The imposing Seidamari-no-Torii gate
At the entrance to the approach to Izumo Grand Shrine, there is a towering wooden torii gateway. (This entrance is called the Seidamari, which means the “place where vigorous powers gather,” because in the past it was always crowded with stages and show tents and thronging with people.) From the torii the approach, lined with pine trees and paved with stones, unusually goes downhill. On the way down, on the right there is a small shrine, called the Harai no Yashiro, where visitors can exorcize the evil spirits that have imperceptibly gathered inside them. After purifying my body and soul here, I carried on along the approach.
Harai no Yashiro
Okuninushi gazes gently at the rabbit.
At last, beyond an unusual iron torii and rows of pine trees, a shrine building came into view. After the pine trees have ended, there is a place for visitors to wash their hands and rinse their mouths before going on to worship. On the left here there is a bronze statue relating to the myth about the white rabbit of Inaba, which shows Okuninushi’s deep compassion. (The story goes that a white rabbit was ill-treated by Okuninushi’s mischievous brothers but then saved by Okuninushi, who was rewarded by being able to marry a beautiful goddess.) On the right there is a statue of Okuninushi receiving the power of marriage-making (in Shinto terminology, sakimitama and kushimitama) from a ball of light hurtling across the sea. Izumo Grand Shrine is especially popular among young women, who believe that their prayers here to meet the right partner will be heard.
The god of marriage-making
Passing through the bronze torii at the entrance to the shrine’s precincts, I arrived at the outer shrine building, which is adorned by a magnificent large shimenawa (sacred straw festoon), and the main hall, currently hidden because it was being renovated. The main hall was constructed in 1744 and is a national treasure. It has been undergoing five-year renovation work since April 2008 and was scheduled to reemerge from behind the cover in early June of this year.
This spot is where three support pillars were unearthed.
There are two things of interest in the vicinity of the main hall. The first is the spot where three giant pillars, thought to have supported the main hall in the past, were excavated in 2000. They are said to lend credence to the theory that in the Heian period (794-1185) the main hall reached a height of 48 meters, twice the size of the present structure.

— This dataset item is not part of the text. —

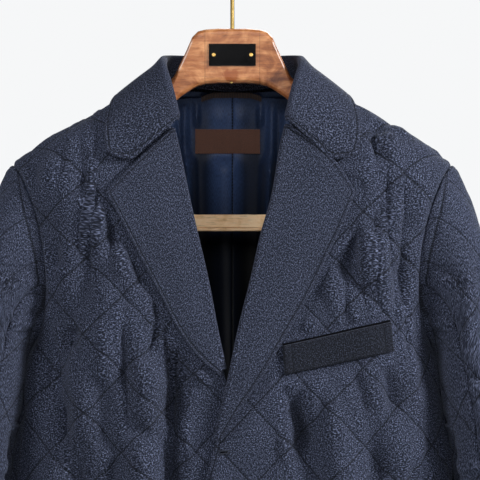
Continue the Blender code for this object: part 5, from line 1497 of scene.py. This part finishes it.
def build_button(name, node):
    """The profile turned round its axis; each hole sinks the face by a power bell curve."""
    low, high = (np.array(corner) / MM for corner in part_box(node))
    centre = np.array(((low[0] + high[0]) / 2, high[1], (low[2] + high[2]) / 2))
    turn = np.arange(BUTTON_SIDES) * 2 * math.pi / BUTTON_SIDES
    radius, thick = BUTTON_PROFILE[:, :1], np.repeat(BUTTON_PROFILE[:, 1:], BUTTON_SIDES, axis=1)
    x, z = radius * np.cos(turn), radius * np.sin(turn)
    for hole_x, hole_z in ((1, 1), (1, -1), (-1, 1), (-1, -1)):
        away = np.hypot(x - hole_x * HOLE_SPREAD, z - hole_z * HOLE_SPREAD)
        sunk = HOLE_DEPTH * np.exp(-(away / HOLE_RADIUS) ** 4)
        thick = thick - sunk * (np.arange(len(BUTTON_PROFILE)) >= FIRST_SUNK_ROW)[:, None]
    points = centre + np.stack((x, -thick, z), axis=-1)
    quads = ring_quads(len(BUTTON_PROFILE), BUTTON_SIDES)
    button = mesh_from(name, points.reshape(-1, 3), quads, HORN, merged=True)
    threads = []
    for lean in (1, -1):
        t = np.linspace(-1, 1, 25)
        over = np.clip(1.6 * (1 - np.abs(t) ** 3), 0, 1) * THREAD_HIGH - THREAD_FOOT
        side = HOLE_SPREAD * np.clip(t * 1.5, -1, 1)
        path = centre + np.stack((side, -over, side * lean), axis=-1)
        threads.append(tube(path, np.where(np.abs(t) == 1, 0, THREAD_RADIUS)))
    points, quads = joined(threads)
    thread = mesh_from(name + "_thread", points, quads, THREAD_NAVY, merged=True)
    attach(button, (node,))
    attach(thread)


THREAD_NAVY = worn_material("waxed linen thread", "#0b0f19", "#1d2434", 0.8, 0.0, 900.0, (1, 1, 1))
for k, word in enumerate(("upper", "lower")):
    build_button("horn_button_" + word, "button_%d" % (k + 1))

# %% The worked buttonhole at the end of the lapel
BUTTONHOLE = ((-13.5, -531.0), (2.5, -530.0))
BUTTONHOLE_HALF = 1.3
BUTTONHOLE_EYE = 2.1
BUTTONHOLE_THREAD = 0.62
BUTTONHOLE_STITCHES = 34


def build_buttonhole():
    """A keyhole line in the flat: a stadium that widens to an eye at its edge end, sewn round."""
    start, end = flatten(BUTTONHOLE, -1)
    run = end - start
    length = np.linalg.norm(run)
    turn = np.linspace(0, 2 * math.pi, 90)
    along = (1 - np.cos(turn)) / 2
    half = BUTTONHOLE_HALF + (BUTTONHOLE_EYE - BUTTONHOLE_HALF) * np.exp(-(along * length / 3.0) ** 2)
    half = half * np.sqrt(np.abs(np.sin(turn))) * np.sign(np.sin(turn))
    square = np.array((-run[1], run[0])) / length
    flat = start + along[:, None] * run + half[:, None] * square
    wave = 0.22 * np.sin(turn * BUTTONHOLE_STITCHES)
    here, inward = face_of(lambda at: hang(at, -1), flat)
    push = (folds(flat, LEFT_FOLDS) + left_drapes(flat)) * left_calm(flat) + overlap_lift(flat)
    path = here - inward * (push + QUILT_WALL + 1.0)[:, None]
    points, quads = tube(path, BUTTONHOLE_THREAD + wave)
    rim = mesh_from("buttonhole_stitches", points, quads, THREAD_NAVY)
    # the slit: a black strip of painted shade between the stitches
    middle = np.linspace(0.06, 0.94, 12)[:, None]
    low = start + middle * run - square * 0.6
    front_strip("buttonhole_slit", low, low + square * 1.2, 1.1)
    attach(rim)


build_buttonhole()

# %% The nail under the arch
NAIL_PLACE = (-1.0, -146.6)
NAIL_RADIUS = 1.3
NAIL_SIDES = 20


def build_nail():
    """A domed nail head: a quarter circle turned round, set on the head's front face."""
    front = float(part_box("hanger_head")[0][1]) / MM
    turn = np.arange(NAIL_SIDES) * 2 * math.pi / NAIL_SIDES
    rise = np.array((-0.8, 0.0, 0.35, 0.62, 0.8, 0.85))
    radius = np.array((1.0, 1.0, 0.92, 0.66, 0.3, 0.0))[:, None] * NAIL_RADIUS
    ring = np.stack((radius * np.cos(turn), np.repeat(-rise[:, None], NAIL_SIDES, axis=1),
                     radius * np.sin(turn)), axis=-1)
    ring = np.concatenate((ring[:1] * (0, 1, 0), ring))
    points = np.array((NAIL_PLACE[0], front, NAIL_PLACE[1])) + ring
    quads = ring_quads(len(points), NAIL_SIDES)
    attach(mesh_from("arch_nail", points.reshape(-1, 3), quads, BRASS, merged=True))


build_nail()

# %% [markdown]
# ## Floor, light and camera
# A catalogue picture is lit by soft lights in front of a white wall. The key light is an area light on
# the right, a weaker one stands on the left and another in front, so that both lapels throw a shadow on
# the chest. One more stands behind, and the white world does the rest. A single large light would be
# simpler, but it would flatten the folds. The world looks white to the camera and shines less on the
# jacket. The camera is far away with a long lens, level with the middle of the picture.

# %% Stage
def area_light(name, place, aim, size, watts):
    """A square area light at a place, turned so that it shines at its aim."""
    light = bpy.data.lights.new(name, "AREA")
    light.shape = "SQUARE"
    light.size = size
    light.energy = watts
    lamp = bpy.data.objects.new(name, light)
    lamp.location = place
    run = np.array(aim) - np.array(place)
    lamp.rotation_euler = (math.atan2(math.hypot(run[0], run[1]), -run[2]), 0,
                           math.atan2(run[1], run[0]) - math.pi / 2)
    bpy.context.scene.collection.objects.link(lamp)


FLOOR_HEIGHT = -1.25
FLOOR_HALF = 4
FLOOR_GLOW = 0.68
floor_mesh = bpy.data.meshes.new("floor")
floor_mesh.from_pydata([(x * FLOOR_HALF, y * FLOOR_HALF, FLOOR_HEIGHT)
                        for x, y in ((-1, -1), (1, -1), (1, 1), (-1, 1))], [], [(0, 1, 2, 3)])
floor = bpy.data.objects.new("floor", floor_mesh)
bpy.context.scene.collection.objects.link(floor)
floor_paint, floor_tree, floor_shader = new_material("matt white paint")
# the floor glows for the camera only, which makes it look paler and adds no light to the jacket
floor_seen = add(floor_tree, "ShaderNodeLightPath").outputs["Is Camera Ray"]
floor_glow = add(floor_tree, "ShaderNodeMath", {0: floor_seen, 1: FLOOR_GLOW}, operation="MULTIPLY")
feed(floor_tree, floor_shader, {"Base Color": linear("#cfd1d1"), "Roughness": 0.9,
                                "Emission Color": linear("#e9ebec"),
                                "Emission Strength": floor_glow.outputs[0]})
floor_mesh.materials.append(floor_paint)

world = bpy.data.worlds.new("white studio")
bpy.context.scene.world = world
world.use_nodes = True
world.node_tree.nodes.clear()
seen = add(world.node_tree, "ShaderNodeLightPath").outputs["Is Camera Ray"]
strength = add(world.node_tree, "ShaderNodeMapRange", {"Value": seen, "To Min": 0.09, "To Max": 0.955})
sky = add(world.node_tree, "ShaderNodeBackground", {"Color": linear("#fbfcfd"),
                                                    "Strength": strength.outputs["Result"]})
add(world.node_tree, "ShaderNodeOutputWorld", {"Surface": sky.outputs[0]})
CHEST = (0.0, 0.0, -0.2)
BELLY = (0.0, 0.0, -0.4)
area_light("key", (1.9, -1.0, 0.5), BELLY, 0.5, 74)
area_light("second", (-1.6, -1.0, 0.7), BELLY, 0.5, 22)
area_light("front", (0.0, -2.3, 0.62), CHEST, 0.8, 20)
area_light("behind", (0.6, 2.4, 0.9), BELLY, 1.2, 40)
bpy.context.scene.view_settings.view_transform = "Standard"

CAMERA_DISTANCE = 9.0
CAMERA_ACROSS = 0.008
CAMERA_HEIGHT = -0.311
FRAME_WIDTH = 0.499
FRONT_OF_JACKET = -0.06
lens = bpy.data.cameras.new("camera")
lens.sensor_width = 36.0
lens.lens = lens.sensor_width * CAMERA_DISTANCE / FRAME_WIDTH
camera = bpy.data.objects.new("camera", lens)
camera.location = (CAMERA_ACROSS, FRONT_OF_JACKET - CAMERA_DISTANCE, CAMERA_HEIGHT)
camera.rotation_euler = (math.pi / 2, 0, 0)
bpy.context.scene.collection.objects.link(camera)
bpy.context.scene.camera = camera
print("camera lens %.0f mm" % lens.lens)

Accommodation for countless gods
The second is a long and narrow buildings called the Jukusha, situated to the east and west of the main hall. It is said that in October according to the old lunar calendar gods from around Japan would gather at Izumo Grand Shrine and hold a meeting to decide various things relating to human life, including marriage. At such times, the gods from around the country would lodge in the Jukusha. Once a year the gods would leave their own districts and congregate at Izumo Grand Shrine. This is the reason why, in the old calendar, the month of October was called kannazuki (month without gods) by people around the country—except for folk in Shimane Prefecture, who referred to it as kamiarizuki (month with gods). Even today, Shimane Prefecture is the only place where the gods congregate.
Solving the Riddles
There are two exhibits at the Shimane Museum of Ancient Izumo, located close to Izumo Grand Shrine, that especially stir romanticism for the past.

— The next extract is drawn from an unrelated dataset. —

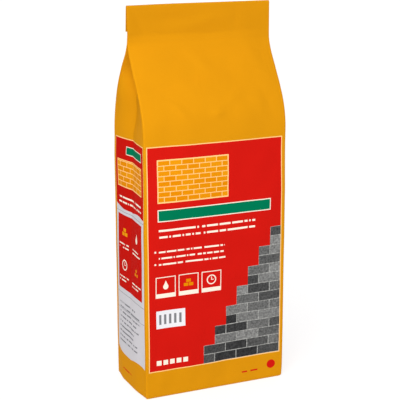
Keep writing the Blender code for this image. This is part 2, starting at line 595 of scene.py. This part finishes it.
def underStrip(x, y, z):
    # the soft edge where the front leaves the strip
    rim = 352 + 4 * drift(21.4, x / 26, 0)  # its height
    below = min(max((rim - z) / 9, 0), 1) ** 0.8
    return handling["shelf"] * below * eased(290, 335, z) * max(1 - (x / 75) ** 4, 0) * eased(0.3, 0.7, -y)


def gussetSwell(x, y, z, full, grounded):
    # how far a gusset stands out: soft swells, a bulge at its foot, and the powder behind its back half
    seed = 6 * (x > 0)
    swells = 0.8 * drift(15.1 + seed, y / 30, z / 60) + 0.35 * drift(18.6 + seed, y / 12, z / 22)
    swells *= 1 - 0.75 * eased(26, 39, abs(y))
    foot = handling["footBulge"] * (1 - eased(40, 95, z)) * eased(-38, -12, y) * (1 - eased(18, 38.5, y))
    foot *= eased(60, 74, abs(x))
    reach = sin(pi * min(max(y * mm / halfDepthAt(z * mm), 0), 1))
    behind = handling["backSwell"] * sin(pi * closingAt(z * mm) ** 1.35) ** 2 * reach
    behind += handling["bellySwell"] * reach * eased(170, 240, z) * (1 - eased(300, 335, z))
    return eased(30, 75, abs(x)) * (swells * full * grounded + foot) + behind * eased(50, 62, abs(x))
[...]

The first exhibit features the huge wooden pillars that were excavated in front of the main hall of Izumo Grand Shrine in 2000 and are thought to have been used in the construction of the main hall in the early Kamakura period (1185-1333). Until 2000 it had been widely argued that construction of a huge structure rising to a height of 48 meters would have been impossible with the technology available at that time, but the discovery gave credence to the theory. If the 48-meter-high hall really did exist, it would have been taller than the Great Buddha hall at Todai-ji temple in Nara and the highest structure in Japan at that time.
These giant pillars were excavated in front of the main hall.
Models show how the great hall might have looked.
In the museum there are also models of how the colossal main hall might have looked in the past. There are various theories about the main hall’s shape, and the museum has several models reflecting them. In the Heian and Kamakura periods the main hall was twice the size of the present structure; there is even a theory that the ancient hall towered as high as 96 meters.
The second exhibit radiating romanticism for ancient times is a display of 358 bronze swords, 16 bronze pikes, and 45 bronze bells excavated in the 1980s and 1990s; they are all designated national treasures. This excavation of bronze artifacts, one of the largest ever, is evidence that a group with enormous power existed in this region and suggests the possibility that this region was deeply involved in the formation of Japan.